Off-axis Synchrotron Light Curves from Full-time-domain Moving-mesh Simulations of Jets from Massive Stars

Abstract

Abstract We present full-time-domain (FTD), moving-mesh, relativistic hydrodynamic simulations of jets launched from the center of a massive progenitor star and compute the resulting synchrotron light curves for observers at a range of viewing angles. We follow jet evolution from ignition inside the stellar center, propagation in the stellar envelope and breakout from the stellar surface, then through the coasting and deceleration phases. The jet compresses into a thin shell, sweeps up the circumstellar medium, and eventually enters the Newtonian phase. The jets naturally develop angular and radial structure due to hydrodynamical interaction with surrounding gas.
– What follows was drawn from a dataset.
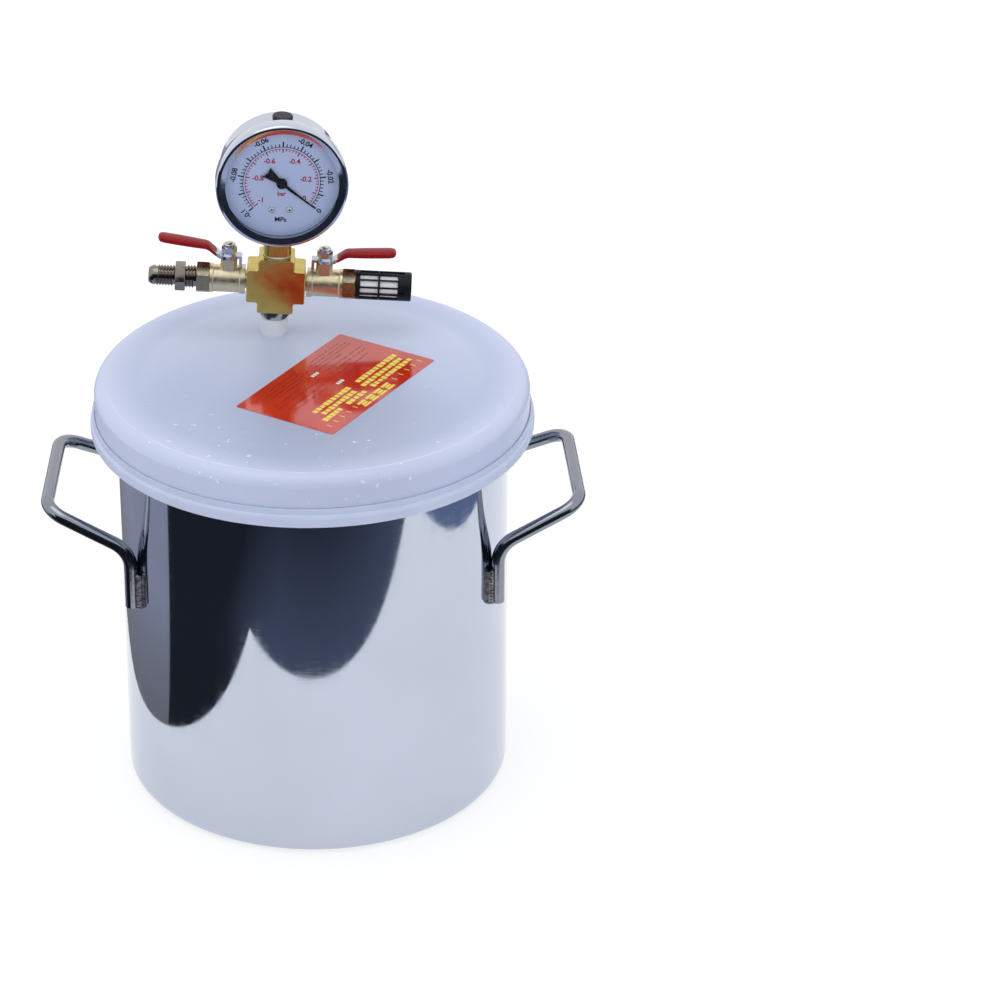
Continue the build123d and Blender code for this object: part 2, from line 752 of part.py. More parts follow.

The calculated synchrotron light curves cover the observed temporal range of prompt to late afterglow phases of long gamma-ray bursts. The on-axis light curves exhibit an early emission pulse originating in shock-heated stellar material, followed by a shallow decay and a later steeper decay. The off-axis light curves rise earlier than previously expected for top-hat jet models—on a timescale of seconds to minutes after jet breakout—and decay afterward. Sometimes the off-axis light curves have later rebrightening components that can be contemporaneous with SNe Ic-bl emission. Our calculations may shed light on the structure of GRB outflows in the afterglow stage. The off-axis light curves from FTD simulations advocate new light-curve templates for the search of off-axis/orphan afterglows.